Although Prime Minister Tony Blair vowed yesterday to take steps to stamp out what he called "an evil trade," Britain already tightened security at Dover in 1996, when police noticed an increase in organized smuggling. And it set up a new unit to deal with migrant smugglers in 1997.

Figures from the United Nations High Commissioner for Refugees indicate that, in April, 27,030 asylum applications were filed in the 24 European countries. The UNHCR uses a broad definition of Europe, which includes not just the 15 EU members, but also the countries surrounding them.

The United Kingdom was the largest recipient of applicants, with 22 per cent of all those filed, followed by Germany, the Netherlands and France.

The former Yugoslavia was the largest source of applicants, followed by Afghanistan, Iraq, Turkey, Iran, Russia and China. The Chinese accounted for only 1,199 of the total, or about 4 per cent. They were found largely in Great Britain, France and Germany.

Such figures, of course, do not capture all, or even most, of the migrants who have paid traffickers to smuggle them into Europe, such as those found dead yesterday.

The International Organization for Migration estimated in 1995, for example, that 500,000 women and children were smuggled into Western Europe for the sex industry.

The European experience with asylum seekers, both legal and illegal, makes what has happened in Canada seem pale by comparison. Mr. DeVoretz said he had a German audience chuckling when he talked about the influx of Chinese on Canada's West Coast last summer, especially when he mentioned that the total was 648 people.

Once in Europe, illegal migrants can travel freely between most European countries because border controls have been removed between 12 of the 15 European Union states. On roads and railways, it can be difficult to tell where one country ends and another begins. Britain, Ireland and Denmark are the three countries that are not part of this arrangement.

All countries who are recipients of smuggled migrants find that the economic incentive to traffic in people has drawn in organized crime. British Home Secretary Jack Straw noted yesterday that the profits to be made are "very, very substantial indeed."

In his book Workers Without Frontiers, released by the International Labour Organization, author Peter Stalker said smugglers can earn $750 for each person brought in a car across a European border or in a boat from Morocco to Spain. The price for bringing a migrant from China can be as high as $45,000.

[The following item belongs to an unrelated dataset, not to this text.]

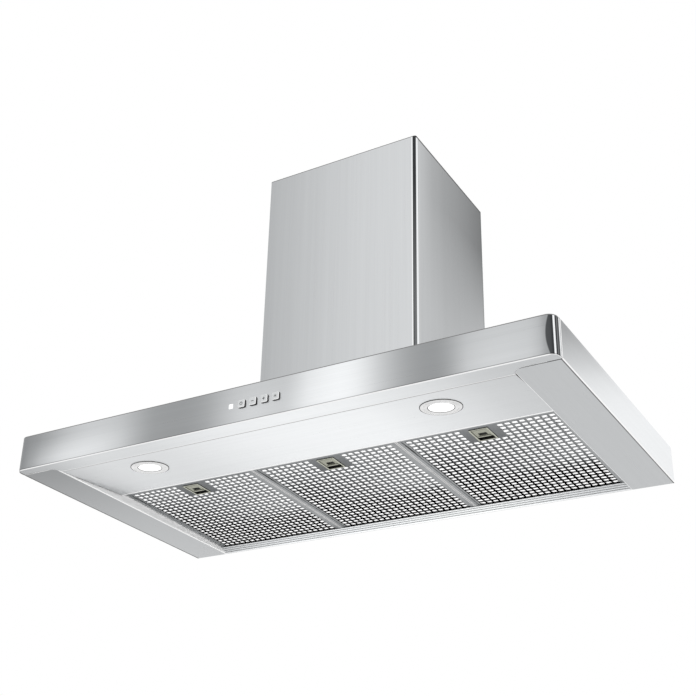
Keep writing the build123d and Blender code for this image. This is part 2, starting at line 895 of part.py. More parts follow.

Those being smuggled also have an economic incentive to take the risk, he noted, pointing to surveys showing that a Mexican earning $45 a week at home can earn 10 times that in the United States.

"In a world of winners and losers, the losers do not simply disappear, they seek somewhere else to go," Mr. Stalker concluded.

Numerous international organizations, including the ILO, Europol and the Organization for Security and Co-operation in Europe, are now investigating human trafficking.